Second: Examine Experience from a Personal Perspective

  • Think about how the experience affected you and why. Try not to think of the experience as only positive or negative, but rather, explore in it all of its dimensions.
  • How have past experiences influenced the manner in which you acted or responded to this situation? Are you comfortable with the influence past experiences have on you?
  • What personal strengths/weaknesses of yours did the situation reveal? In what ways did they affect the situation positively and negatively? What might you do to build on strengths/overcome weaknesses?
  • What personal skills did you draw on in handling this situation? What personal skills would you like to develop in order to handle it better in the future, and how might you develop them?

Third: Examine the Experience from a Social Location Perspective

  • Taking a critical look at an interaction, think about how the experience may have revealed your attitudes or biases toward your students or toward the subject matter. For example, if you added a new text by a theorist from an underrepresented background, did you give it adequate time and attention?
  • Did you reinforce or challenge an assumption or a stereotype by the way you acted? How does this experience highlight the relationship between your classroom and larger social or cultural systems?
  • What assumptions did you and others bring to the situation? Are these assumptions appropriate, understandable, and shared? How are these assumptions related to larger social or cultural issues?
  • What privilege did you or your students bring? What are the sources of such privilege? How are you, or others, disempowered by lack of privilege?
  • What changes does this experience suggest are needed within your class, the department, the University, or your discipline more generally? How can these changes be accomplished: with individual action or collective action, working within the system, challenging the system, etc.?

Articulate Learning

Considering your reflections on the prompting above, write full responses to the questions below. They will help capture the knowledge you have gained as a result of this experience.

  1. What did you learn from this experience and from the examination process?
  2. Why does what you learned matter? Why is it important?
  3. How might you integrate this learning into your next class session or in future iterations of this course?
  4. How might you adjust your goals and benchmarks?

Try to repeat this process of careful examination at the end of a quarter and/or at the conclusion of a particularly rocky class session. Learning to construct an inclusive classroom environment is a cumulative process, and by critically reflecting on your experiences as they happen, you can create lasting change in your courses.

Student Feedback

Think about asking your students a set of questions halfway through the quarter and at the end of the term to determine if their intentions toward inclusivity are being realized.

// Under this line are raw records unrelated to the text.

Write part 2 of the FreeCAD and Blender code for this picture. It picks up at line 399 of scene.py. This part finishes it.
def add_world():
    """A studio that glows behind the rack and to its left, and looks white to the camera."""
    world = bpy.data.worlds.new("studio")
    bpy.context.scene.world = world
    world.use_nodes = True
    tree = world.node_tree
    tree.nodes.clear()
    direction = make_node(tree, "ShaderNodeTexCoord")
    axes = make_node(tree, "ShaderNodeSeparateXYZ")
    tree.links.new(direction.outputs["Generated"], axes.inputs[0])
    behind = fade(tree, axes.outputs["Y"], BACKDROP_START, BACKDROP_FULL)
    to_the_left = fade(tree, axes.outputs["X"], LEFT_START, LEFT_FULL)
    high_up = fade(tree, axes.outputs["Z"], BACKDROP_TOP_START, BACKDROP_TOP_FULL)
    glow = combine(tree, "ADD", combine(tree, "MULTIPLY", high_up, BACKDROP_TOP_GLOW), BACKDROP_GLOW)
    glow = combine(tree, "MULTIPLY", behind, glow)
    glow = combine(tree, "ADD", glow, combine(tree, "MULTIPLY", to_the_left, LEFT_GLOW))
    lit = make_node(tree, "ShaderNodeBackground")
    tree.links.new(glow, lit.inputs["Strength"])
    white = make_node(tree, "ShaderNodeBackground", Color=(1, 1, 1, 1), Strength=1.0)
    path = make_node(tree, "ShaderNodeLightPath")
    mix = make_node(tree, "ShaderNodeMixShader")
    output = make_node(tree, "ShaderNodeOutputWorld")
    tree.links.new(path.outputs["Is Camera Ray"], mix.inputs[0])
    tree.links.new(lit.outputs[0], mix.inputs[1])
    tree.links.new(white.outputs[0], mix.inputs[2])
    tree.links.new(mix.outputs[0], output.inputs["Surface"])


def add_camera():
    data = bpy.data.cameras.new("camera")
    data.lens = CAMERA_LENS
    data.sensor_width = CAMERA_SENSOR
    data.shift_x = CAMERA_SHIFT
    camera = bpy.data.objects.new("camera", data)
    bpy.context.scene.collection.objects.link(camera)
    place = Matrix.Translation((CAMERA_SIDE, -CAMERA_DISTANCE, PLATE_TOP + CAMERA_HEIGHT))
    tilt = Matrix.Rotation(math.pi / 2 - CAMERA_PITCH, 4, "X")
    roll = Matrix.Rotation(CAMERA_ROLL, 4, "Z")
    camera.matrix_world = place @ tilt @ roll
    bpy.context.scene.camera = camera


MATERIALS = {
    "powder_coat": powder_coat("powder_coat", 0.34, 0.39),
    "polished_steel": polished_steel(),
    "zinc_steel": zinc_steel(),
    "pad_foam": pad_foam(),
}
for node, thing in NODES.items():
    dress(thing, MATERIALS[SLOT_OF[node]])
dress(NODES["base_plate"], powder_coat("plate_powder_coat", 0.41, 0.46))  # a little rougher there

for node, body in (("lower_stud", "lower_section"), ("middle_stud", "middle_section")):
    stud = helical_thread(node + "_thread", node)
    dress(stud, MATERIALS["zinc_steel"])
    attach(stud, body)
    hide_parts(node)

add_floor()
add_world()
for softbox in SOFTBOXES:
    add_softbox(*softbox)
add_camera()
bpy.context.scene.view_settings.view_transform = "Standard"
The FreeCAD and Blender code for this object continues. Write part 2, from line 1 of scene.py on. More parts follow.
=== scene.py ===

Perhaps ask students these questions mid-quarter:

  • Considering how you learn, what should I start doing to further encourage your learning?
  • Considering how you learn, what should I stop doing that limits your learning?
  • Considering how you learn, what should I continue doing to further encourage your learning?
  • What elements of this class are particularly welcoming?
  • What elements could be changed to make it more welcoming for you?

At the end of the quarter, you might consider asking students to complete a survey that mirrors the questions above. Suggested questions include:

  • Which parts of this course helped you learn?
  • Which parts of this course presented challenges to your learning?
  • What elements of this class are particularly welcoming?
  • How do you suggest that I improve the learning environment for all students in this class?